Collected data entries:
= = =
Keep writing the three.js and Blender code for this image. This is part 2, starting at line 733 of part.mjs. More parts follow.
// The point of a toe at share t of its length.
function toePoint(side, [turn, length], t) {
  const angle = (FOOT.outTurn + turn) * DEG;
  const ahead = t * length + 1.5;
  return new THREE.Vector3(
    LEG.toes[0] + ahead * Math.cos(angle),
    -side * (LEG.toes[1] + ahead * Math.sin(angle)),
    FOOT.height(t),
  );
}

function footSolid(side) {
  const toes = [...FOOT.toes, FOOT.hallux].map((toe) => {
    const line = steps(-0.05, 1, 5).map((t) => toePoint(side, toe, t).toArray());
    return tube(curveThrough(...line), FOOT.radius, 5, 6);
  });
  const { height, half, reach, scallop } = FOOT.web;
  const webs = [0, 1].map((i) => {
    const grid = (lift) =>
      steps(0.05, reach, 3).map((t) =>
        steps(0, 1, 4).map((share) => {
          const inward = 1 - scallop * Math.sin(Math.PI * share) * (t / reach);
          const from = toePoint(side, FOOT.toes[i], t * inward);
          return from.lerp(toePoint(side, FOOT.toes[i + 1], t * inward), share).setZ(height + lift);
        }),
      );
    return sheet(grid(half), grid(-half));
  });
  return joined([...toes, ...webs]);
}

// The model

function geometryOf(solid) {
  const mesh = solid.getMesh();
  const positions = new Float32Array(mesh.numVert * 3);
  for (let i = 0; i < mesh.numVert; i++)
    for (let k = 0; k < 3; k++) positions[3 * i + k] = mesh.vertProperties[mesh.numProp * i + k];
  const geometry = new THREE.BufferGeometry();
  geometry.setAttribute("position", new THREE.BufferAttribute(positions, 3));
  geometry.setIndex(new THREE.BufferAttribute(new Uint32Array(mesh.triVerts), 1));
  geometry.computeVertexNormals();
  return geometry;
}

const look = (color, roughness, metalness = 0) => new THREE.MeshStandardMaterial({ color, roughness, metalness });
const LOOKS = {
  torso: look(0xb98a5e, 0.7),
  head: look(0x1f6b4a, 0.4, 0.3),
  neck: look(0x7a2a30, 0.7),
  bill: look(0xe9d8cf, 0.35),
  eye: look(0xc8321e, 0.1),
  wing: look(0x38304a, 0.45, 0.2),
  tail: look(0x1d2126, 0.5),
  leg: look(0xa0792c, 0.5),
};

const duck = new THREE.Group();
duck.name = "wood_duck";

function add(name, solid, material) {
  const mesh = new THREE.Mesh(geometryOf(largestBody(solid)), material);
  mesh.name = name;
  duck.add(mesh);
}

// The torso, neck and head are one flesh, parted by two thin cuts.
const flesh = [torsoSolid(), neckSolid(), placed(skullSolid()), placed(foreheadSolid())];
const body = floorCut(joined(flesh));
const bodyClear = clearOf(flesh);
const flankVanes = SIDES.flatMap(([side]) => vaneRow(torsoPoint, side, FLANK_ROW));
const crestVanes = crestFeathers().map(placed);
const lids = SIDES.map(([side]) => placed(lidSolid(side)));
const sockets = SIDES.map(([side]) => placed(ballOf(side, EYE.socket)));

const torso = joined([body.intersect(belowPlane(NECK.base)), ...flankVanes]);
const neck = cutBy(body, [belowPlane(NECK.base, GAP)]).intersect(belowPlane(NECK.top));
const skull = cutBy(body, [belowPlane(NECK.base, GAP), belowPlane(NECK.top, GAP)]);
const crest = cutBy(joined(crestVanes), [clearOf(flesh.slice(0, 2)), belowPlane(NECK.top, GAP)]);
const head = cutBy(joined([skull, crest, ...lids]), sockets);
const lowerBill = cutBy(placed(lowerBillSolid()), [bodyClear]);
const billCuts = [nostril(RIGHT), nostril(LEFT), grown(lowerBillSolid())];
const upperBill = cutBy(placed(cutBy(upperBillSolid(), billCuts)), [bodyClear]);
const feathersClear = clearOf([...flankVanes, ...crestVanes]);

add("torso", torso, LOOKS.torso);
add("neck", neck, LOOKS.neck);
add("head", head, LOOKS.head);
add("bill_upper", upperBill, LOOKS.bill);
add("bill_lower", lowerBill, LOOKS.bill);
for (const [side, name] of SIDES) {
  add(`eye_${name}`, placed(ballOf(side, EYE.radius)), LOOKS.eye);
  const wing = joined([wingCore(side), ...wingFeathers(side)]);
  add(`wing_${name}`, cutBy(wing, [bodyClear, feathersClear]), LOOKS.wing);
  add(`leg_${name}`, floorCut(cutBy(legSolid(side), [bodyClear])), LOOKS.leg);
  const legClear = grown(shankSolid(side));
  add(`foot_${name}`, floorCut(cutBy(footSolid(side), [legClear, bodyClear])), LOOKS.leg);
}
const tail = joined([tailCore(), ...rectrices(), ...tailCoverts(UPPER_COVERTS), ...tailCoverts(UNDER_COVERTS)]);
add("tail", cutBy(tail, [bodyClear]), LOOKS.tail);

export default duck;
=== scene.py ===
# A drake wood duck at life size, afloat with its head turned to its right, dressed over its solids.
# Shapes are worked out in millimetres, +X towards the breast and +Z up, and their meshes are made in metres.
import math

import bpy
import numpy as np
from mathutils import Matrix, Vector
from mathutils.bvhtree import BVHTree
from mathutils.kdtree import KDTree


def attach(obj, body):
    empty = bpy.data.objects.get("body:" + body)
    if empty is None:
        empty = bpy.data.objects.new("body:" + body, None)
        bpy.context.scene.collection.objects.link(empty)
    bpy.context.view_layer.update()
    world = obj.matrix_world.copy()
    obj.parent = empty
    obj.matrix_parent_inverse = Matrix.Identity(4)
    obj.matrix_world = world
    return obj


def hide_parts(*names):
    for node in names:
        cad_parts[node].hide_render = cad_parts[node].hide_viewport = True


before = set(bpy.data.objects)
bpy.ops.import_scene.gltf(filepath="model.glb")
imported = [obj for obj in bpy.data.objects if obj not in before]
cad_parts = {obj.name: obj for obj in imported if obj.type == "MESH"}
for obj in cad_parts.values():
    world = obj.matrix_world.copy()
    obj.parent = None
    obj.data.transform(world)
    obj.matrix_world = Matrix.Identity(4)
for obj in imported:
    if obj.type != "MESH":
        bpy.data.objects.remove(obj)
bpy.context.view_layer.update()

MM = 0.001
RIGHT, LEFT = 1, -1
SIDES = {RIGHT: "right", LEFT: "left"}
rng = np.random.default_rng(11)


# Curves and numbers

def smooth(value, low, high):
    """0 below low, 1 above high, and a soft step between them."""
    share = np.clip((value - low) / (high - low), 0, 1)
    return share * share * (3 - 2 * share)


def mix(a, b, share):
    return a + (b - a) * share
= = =
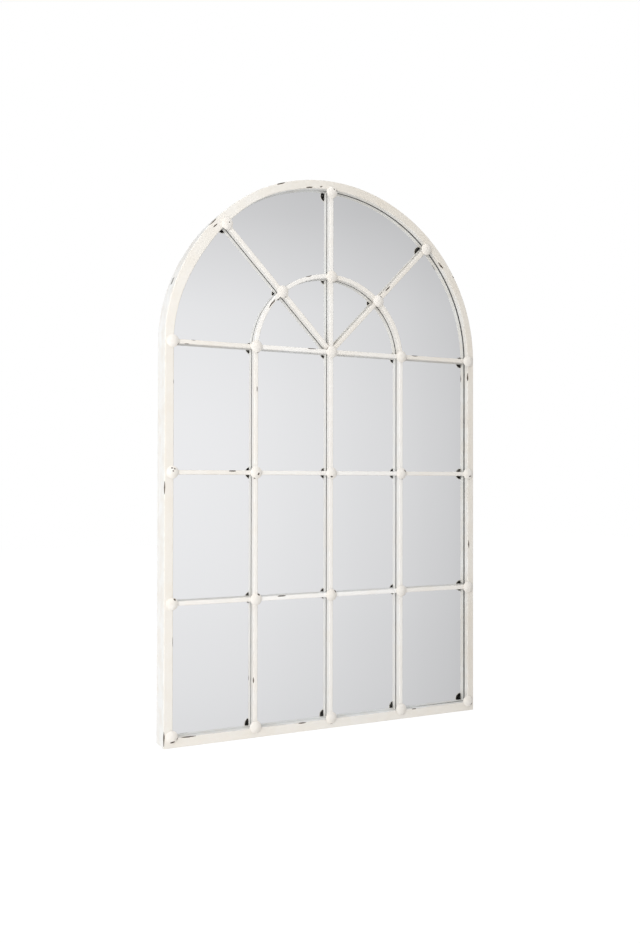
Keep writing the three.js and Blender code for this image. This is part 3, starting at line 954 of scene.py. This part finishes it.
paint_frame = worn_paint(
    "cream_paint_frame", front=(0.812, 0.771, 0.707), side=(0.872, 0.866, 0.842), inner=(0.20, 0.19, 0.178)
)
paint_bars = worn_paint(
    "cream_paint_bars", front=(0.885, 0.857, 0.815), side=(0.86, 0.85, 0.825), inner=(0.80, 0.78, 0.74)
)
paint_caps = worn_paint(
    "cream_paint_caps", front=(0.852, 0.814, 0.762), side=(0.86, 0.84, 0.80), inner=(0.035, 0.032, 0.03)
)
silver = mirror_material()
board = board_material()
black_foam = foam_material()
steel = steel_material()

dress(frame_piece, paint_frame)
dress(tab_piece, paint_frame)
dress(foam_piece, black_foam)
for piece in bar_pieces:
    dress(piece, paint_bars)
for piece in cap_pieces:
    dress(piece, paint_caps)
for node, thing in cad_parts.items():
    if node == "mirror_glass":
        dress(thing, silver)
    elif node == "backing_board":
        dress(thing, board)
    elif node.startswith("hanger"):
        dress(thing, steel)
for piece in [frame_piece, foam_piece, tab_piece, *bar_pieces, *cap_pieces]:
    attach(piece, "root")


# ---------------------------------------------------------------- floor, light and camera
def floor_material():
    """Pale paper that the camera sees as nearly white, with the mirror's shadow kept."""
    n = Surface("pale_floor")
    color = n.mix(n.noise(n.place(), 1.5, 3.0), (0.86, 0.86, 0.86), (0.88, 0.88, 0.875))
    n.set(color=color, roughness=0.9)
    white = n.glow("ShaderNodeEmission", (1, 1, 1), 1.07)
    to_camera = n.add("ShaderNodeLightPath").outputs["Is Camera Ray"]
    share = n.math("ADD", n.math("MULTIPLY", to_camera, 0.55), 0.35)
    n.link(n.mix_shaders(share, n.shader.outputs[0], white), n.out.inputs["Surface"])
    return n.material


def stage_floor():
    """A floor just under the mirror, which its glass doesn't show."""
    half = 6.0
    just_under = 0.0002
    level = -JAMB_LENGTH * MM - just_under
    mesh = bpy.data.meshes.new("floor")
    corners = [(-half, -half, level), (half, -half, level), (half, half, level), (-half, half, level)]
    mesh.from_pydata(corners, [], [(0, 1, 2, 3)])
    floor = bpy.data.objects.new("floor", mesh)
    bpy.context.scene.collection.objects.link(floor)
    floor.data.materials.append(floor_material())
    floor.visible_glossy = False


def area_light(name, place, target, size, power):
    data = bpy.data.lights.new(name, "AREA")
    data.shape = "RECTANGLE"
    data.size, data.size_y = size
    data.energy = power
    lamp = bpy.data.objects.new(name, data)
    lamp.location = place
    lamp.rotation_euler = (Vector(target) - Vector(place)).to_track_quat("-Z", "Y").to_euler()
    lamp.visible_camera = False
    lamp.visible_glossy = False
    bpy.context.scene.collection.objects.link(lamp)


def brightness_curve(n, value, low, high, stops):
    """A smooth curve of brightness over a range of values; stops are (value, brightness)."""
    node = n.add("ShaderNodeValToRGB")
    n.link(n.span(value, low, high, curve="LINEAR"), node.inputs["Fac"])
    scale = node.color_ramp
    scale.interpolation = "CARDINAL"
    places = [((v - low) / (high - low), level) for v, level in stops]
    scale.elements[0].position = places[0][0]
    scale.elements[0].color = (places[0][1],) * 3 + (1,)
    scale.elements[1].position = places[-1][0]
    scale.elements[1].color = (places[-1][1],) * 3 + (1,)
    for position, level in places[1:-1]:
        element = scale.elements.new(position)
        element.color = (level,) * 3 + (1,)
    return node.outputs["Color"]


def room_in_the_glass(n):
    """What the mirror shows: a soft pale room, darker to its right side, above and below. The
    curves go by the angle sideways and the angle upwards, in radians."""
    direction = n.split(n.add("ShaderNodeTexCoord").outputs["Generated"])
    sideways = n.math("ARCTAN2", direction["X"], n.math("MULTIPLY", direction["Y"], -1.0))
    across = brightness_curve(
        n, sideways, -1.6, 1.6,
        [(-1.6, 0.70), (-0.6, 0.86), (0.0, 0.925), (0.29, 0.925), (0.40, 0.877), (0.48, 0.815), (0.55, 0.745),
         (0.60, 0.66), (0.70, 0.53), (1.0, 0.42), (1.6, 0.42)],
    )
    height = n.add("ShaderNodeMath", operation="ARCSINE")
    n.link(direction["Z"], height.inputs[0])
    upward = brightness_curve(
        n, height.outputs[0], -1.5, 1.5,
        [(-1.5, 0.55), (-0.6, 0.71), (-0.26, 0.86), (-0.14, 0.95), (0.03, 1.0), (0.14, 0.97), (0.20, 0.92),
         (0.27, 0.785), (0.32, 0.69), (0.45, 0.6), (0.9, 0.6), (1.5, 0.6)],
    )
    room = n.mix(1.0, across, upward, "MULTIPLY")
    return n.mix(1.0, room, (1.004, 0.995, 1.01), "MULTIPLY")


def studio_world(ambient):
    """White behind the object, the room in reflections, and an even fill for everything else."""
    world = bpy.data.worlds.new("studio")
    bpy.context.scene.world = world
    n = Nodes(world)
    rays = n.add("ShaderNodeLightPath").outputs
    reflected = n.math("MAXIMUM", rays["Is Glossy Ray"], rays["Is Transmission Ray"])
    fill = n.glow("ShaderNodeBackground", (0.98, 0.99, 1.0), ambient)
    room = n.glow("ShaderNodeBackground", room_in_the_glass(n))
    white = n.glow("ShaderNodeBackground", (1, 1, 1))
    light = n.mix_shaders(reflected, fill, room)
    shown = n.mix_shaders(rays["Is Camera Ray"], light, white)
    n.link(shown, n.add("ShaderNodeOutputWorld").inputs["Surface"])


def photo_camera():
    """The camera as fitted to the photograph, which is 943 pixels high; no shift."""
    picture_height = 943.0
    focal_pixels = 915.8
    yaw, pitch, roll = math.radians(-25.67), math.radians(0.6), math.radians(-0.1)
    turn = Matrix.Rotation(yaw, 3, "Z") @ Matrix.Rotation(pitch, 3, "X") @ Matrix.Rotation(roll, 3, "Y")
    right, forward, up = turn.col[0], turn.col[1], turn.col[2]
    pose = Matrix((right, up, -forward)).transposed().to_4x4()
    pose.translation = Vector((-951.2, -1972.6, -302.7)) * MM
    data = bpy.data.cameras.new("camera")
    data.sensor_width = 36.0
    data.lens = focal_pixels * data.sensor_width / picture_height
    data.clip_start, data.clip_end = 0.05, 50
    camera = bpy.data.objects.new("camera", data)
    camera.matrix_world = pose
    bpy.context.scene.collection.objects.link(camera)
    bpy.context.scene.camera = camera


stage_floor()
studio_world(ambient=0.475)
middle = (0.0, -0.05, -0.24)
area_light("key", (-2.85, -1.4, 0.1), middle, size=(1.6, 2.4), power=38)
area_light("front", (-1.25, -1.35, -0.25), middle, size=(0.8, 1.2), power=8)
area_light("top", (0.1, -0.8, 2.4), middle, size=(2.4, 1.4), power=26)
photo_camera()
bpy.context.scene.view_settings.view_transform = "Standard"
= = =
Task description: Return exactly the lines from the line that has "floorCut(cutBy(legSolid(side), [bodyClear])), LOOKS.leg);" to the line that has "# Curves and numbers", both of them included.

Task solution:
  add(`leg_${name}`, floorCut(cutBy(legSolid(side), [bodyClear])), LOOKS.leg);
  const legClear = grown(shankSolid(side));
  add(`foot_${name}`, floorCut(cutBy(footSolid(side), [legClear, bodyClear])), LOOKS.leg);
}
const tail = joined([tailCore(), ...rectrices(), ...tailCoverts(UPPER_COVERTS), ...tailCoverts(UNDER_COVERTS)]);
add("tail", cutBy(tail, [bodyClear]), LOOKS.tail);

export default duck;
=== scene.py ===
# A drake wood duck at life size, afloat with its head turned to its right, dressed over its solids.
# Shapes are worked out in millimetres, +X towards the breast and +Z up, and their meshes are made in metres.
import math

import bpy
import numpy as np
from mathutils import Matrix, Vector
from mathutils.bvhtree import BVHTree
from mathutils.kdtree import KDTree


def attach(obj, body):
    empty = bpy.data.objects.get("body:" + body)
    if empty is None:
        empty = bpy.data.objects.new("body:" + body, None)
        bpy.context.scene.collection.objects.link(empty)
    bpy.context.view_layer.update()
    world = obj.matrix_world.copy()
    obj.parent = empty
    obj.matrix_parent_inverse = Matrix.Identity(4)
    obj.matrix_world = world
    return obj


def hide_parts(*names):
    for node in names:
        cad_parts[node].hide_render = cad_parts[node].hide_viewport = True


before = set(bpy.data.objects)
bpy.ops.import_scene.gltf(filepath="model.glb")
imported = [obj for obj in bpy.data.objects if obj not in before]
cad_parts = {obj.name: obj for obj in imported if obj.type == "MESH"}
for obj in cad_parts.values():
    world = obj.matrix_world.copy()
    obj.parent = None
    obj.data.transform(world)
    obj.matrix_world = Matrix.Identity(4)
for obj in imported:
    if obj.type != "MESH":
        bpy.data.objects.remove(obj)
bpy.context.view_layer.update()

MM = 0.001
RIGHT, LEFT = 1, -1
SIDES = {RIGHT: "right", LEFT: "left"}
rng = np.random.default_rng(11)


# Curves and numbers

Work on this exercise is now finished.